• [Exercise directions]:
Restate the complete material exactly.

• [Recorded data]:
————————

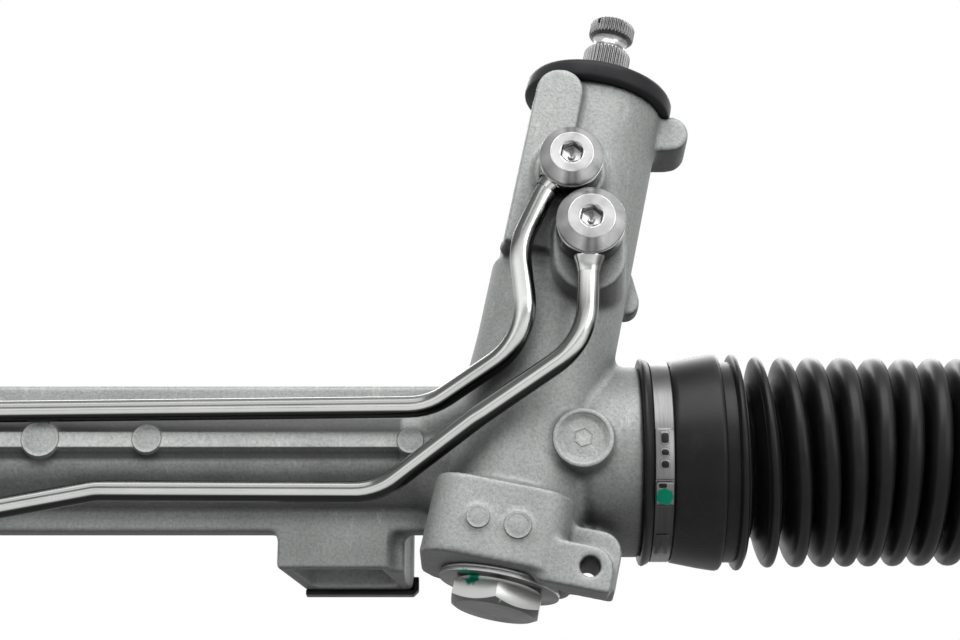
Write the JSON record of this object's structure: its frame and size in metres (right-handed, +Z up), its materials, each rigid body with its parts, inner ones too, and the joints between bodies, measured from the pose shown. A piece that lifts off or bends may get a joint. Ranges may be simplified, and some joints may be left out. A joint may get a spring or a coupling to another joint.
{
  "type": "hydraulic steering rack",
  "caption": "Hydraulic power steering rack with inclined valve tower, pinion, toothed rack bar, transfer pipes, bellows and inner tie rods.",
  "frame": {"origin": "mouth of the threaded saddle bolt hole on the back of the housing", "axes": "+X along the rack to the right as seen from the front of the gear, +Y to the back, +Z up"},
  "size_m": [1.067, 0.1225, 0.2431],
  "materials": {
    "cast": "as cast, fine grain",
    "steel": "machined",
    "dark_steel": "hardened and oiled",
    "zinc": "bright zinc plating",
    "stainless": "rolled strip",
    "bronze": "sintered",
    "rubber": "moulded, satin",
    "plastic": "moulded",
    "pale_plastic": "moulded",
    "seal": "moulded"
  },
  "bodies": {
    "housing": {"rack_housing": "cast", "upper_bearing": "steel", "lower_bearing": "steel", "input_seal": "seal", "snap_ring": "dark_steel", "lower_circlip": "dark_steel", "needle_bearing": "steel", "pinion_seal": "seal", "dust_cap": "plastic", "pinion_cap": "zinc", "cap_ring": "zinc", "inner_rack_seal": "seal", "backup_ring": "pale_plastic", "end_bush": "cast", "end_seal": "seal", "end_ring": "dark_steel", "rack_bush": "pale_plastic", "yoke": "bronze", "yoke_liner": "pale_plastic", "yoke_spring": "dark_steel", "yoke_plug": "zinc", "yoke_o_ring": "rubber", "yoke_nut": "zinc", "upper_pipe": "zinc", "lower_pipe": "zinc", "banjo_bolts": "zinc", "banjo_washers": "zinc", "pipe_nuts": "zinc", "right_bellows": "rubber", "left_bellows": "rubber", "right_band_clamp": "stainless", "left_band_clamp": "stainless", "bush_rubber": "rubber", "bush_sleeve": "zinc", "saddle_pad": "rubber"},
    "rack": {"rack_bar": "steel", "piston": "dark_steel", "piston_ring": "pale_plastic", "piston_clips": "dark_steel", "right_ball_housing": "steel", "left_ball_housing": "steel", "right_ball_seat": "pale_plastic", "left_ball_seat": "pale_plastic", "lock_washers": "dark_steel"},
    "pinion": {"pinion_shaft": "dark_steel", "valve_sleeve": "steel", "valve_rings": "pale_plastic", "drive_pin": "steel", "pinion_nut": "zinc"},
    "input": {"input_shaft": "steel", "torsion_bar": "steel", "torsion_pin": "steel"},
    "right_rod": {"right_tie_rod": "steel", "right_rod_clamp": "stainless"},
    "left_rod": {"left_tie_rod": "steel", "left_rod_clamp": "stainless"}
  },
  "joints": [
    {"name": "rack_slide", "type": "slide", "parent": "housing", "child": "rack", "axis": [1, 0, 0], "range_m": [-0.072, 0.072], "deforming": ["right_bellows", "left_bellows"]},
    {"name": "pinion_turn", "type": "hinge", "parent": "housing", "child": "pinion", "pos_m": [0.064, -0.05166, 0], "axis": [0.1994, 0, 0.9799], "range_deg": [-516.2, 516.2]},
    {"name": "valve_twist", "type": "hinge", "parent": "pinion", "child": "input", "pos_m": [0.07596, -0.05166, 0.0588], "axis": [0.1994, 0, 0.9799], "range_deg": [-4.5, 4.5], "stiffness_Nm_per_rad": 63},
    {"name": "right_rod_swing", "type": "hinge", "parent": "rack", "child": "right_rod", "pos_m": [0.219, -0.036, 0], "axis": [0, 1, 0], "range_deg": [-16, 16]},
    {"name": "left_rod_swing", "type": "hinge", "parent": "rack", "child": "left_rod", "pos_m": [-0.474, -0.036, 0], "axis": [0, 1, 0], "range_deg": [-16, 16]}
  ],
  "couplings": [
    {"joint": "pinion_turn", "follows": "rack_slide", "rad_per_m": -125}
  ]
}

————————

• [Reply to the exercise]:
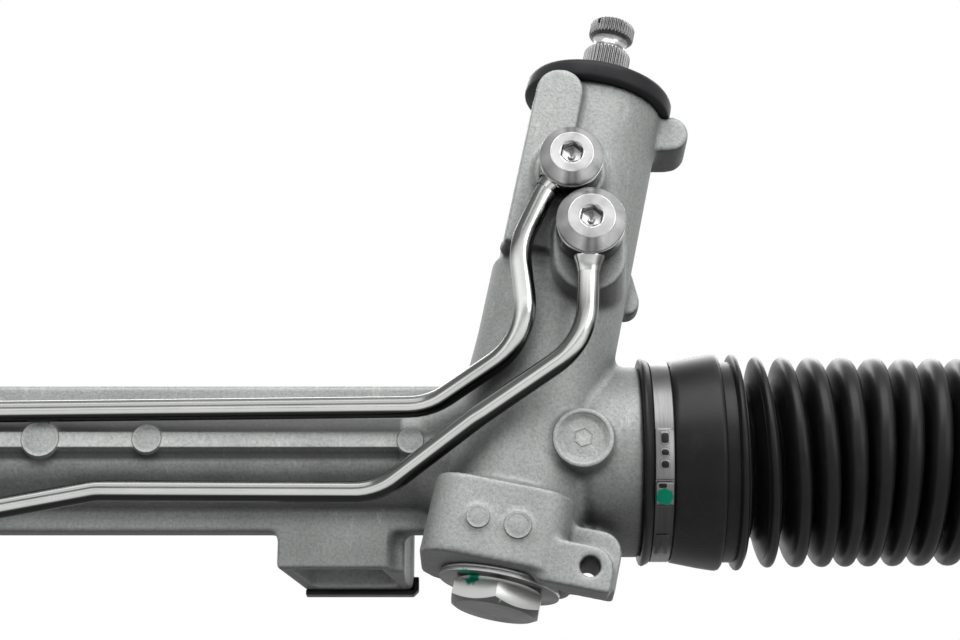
Write the JSON record of this object's structure: its frame and size in metres (right-handed, +Z up), its materials, each rigid body with its parts, inner ones too, and the joints between bodies, measured from the pose shown. A piece that lifts off or bends may get a joint. Ranges may be simplified, and some joints may be left out. A joint may get a spring or a coupling to another joint.
{
  "type": "hydraulic steering rack",
  "caption": "Hydraulic power steering rack with inclined valve tower, pinion, toothed rack bar, transfer pipes, bellows and inner tie rods.",
  "frame": {"origin": "mouth of the threaded saddle bolt hole on the back of the housing", "axes": "+X along the rack to the right as seen from the front of the gear, +Y to the back, +Z up"},
  "size_m": [1.067, 0.1225, 0.2431],
  "materials": {
    "cast": "as cast, fine grain",
    "steel": "machined",
    "dark_steel": "hardened and oiled",
    "zinc": "bright zinc plating",
    "stainless": "rolled strip",
    "bronze": "sintered",
    "rubber": "moulded, satin",
    "plastic": "moulded",
    "pale_plastic": "moulded",
    "seal": "moulded"
  },
  "bodies": {
    "housing": {"rack_housing": "cast", "upper_bearing": "steel", "lower_bearing": "steel", "input_seal": "seal", "snap_ring": "dark_steel", "lower_circlip": "dark_steel", "needle_bearing": "steel", "pinion_seal": "seal", "dust_cap": "plastic", "pinion_cap": "zinc", "cap_ring": "zinc", "inner_rack_seal": "seal", "backup_ring": "pale_plastic", "end_bush": "cast", "end_seal": "seal", "end_ring": "dark_steel", "rack_bush": "pale_plastic", "yoke": "bronze", "yoke_liner": "pale_plastic", "yoke_spring": "dark_steel", "yoke_plug": "zinc", "yoke_o_ring": "rubber", "yoke_nut": "zinc", "upper_pipe": "zinc", "lower_pipe": "zinc", "banjo_bolts": "zinc", "banjo_washers": "zinc", "pipe_nuts": "zinc", "right_bellows": "rubber", "left_bellows": "rubber", "right_band_clamp": "stainless", "left_band_clamp": "stainless", "bush_rubber": "rubber", "bush_sleeve": "zinc", "saddle_pad": "rubber"},
    "rack": {"rack_bar": "steel", "piston": "dark_steel", "piston_ring": "pale_plastic", "piston_clips": "dark_steel", "right_ball_housing": "steel", "left_ball_housing": "steel", "right_ball_seat": "pale_plastic", "left_ball_seat": "pale_plastic", "lock_washers": "dark_steel"},
    "pinion": {"pinion_shaft": "dark_steel", "valve_sleeve": "steel", "valve_rings": "pale_plastic", "drive_pin": "steel", "pinion_nut": "zinc"},
    "input": {"input_shaft": "steel", "torsion_bar": "steel", "torsion_pin": "steel"},
    "right_rod": {"right_tie_rod": "steel", "right_rod_clamp": "stainless"},
    "left_rod": {"left_tie_rod": "steel", "left_rod_clamp": "stainless"}
  },
  "joints": [
    {"name": "rack_slide", "type": "slide", "parent": "housing", "child": "rack", "axis": [1, 0, 0], "range_m": [-0.072, 0.072], "deforming": ["right_bellows", "left_bellows"]},
    {"name": "pinion_turn", "type": "hinge", "parent": "housing", "child": "pinion", "pos_m": [0.064, -0.05166, 0], "axis": [0.1994, 0, 0.9799], "range_deg": [-516.2, 516.2]},
    {"name": "valve_twist", "type": "hinge", "parent": "pinion", "child": "input", "pos_m": [0.07596, -0.05166, 0.0588], "axis": [0.1994, 0, 0.9799], "range_deg": [-4.5, 4.5], "stiffness_Nm_per_rad": 63},
    {"name": "right_rod_swing", "type": "hinge", "parent": "rack", "child": "right_rod", "pos_m": [0.219, -0.036, 0], "axis": [0, 1, 0], "range_deg": [-16, 16]},
    {"name": "left_rod_swing", "type": "hinge", "parent": "rack", "child": "left_rod", "pos_m": [-0.474, -0.036, 0], "axis": [0, 1, 0], "range_deg": [-16, 16]}
  ],
  "couplings": [
    {"joint": "pinion_turn", "follows": "rack_slide", "rad_per_m": -125}
  ]
}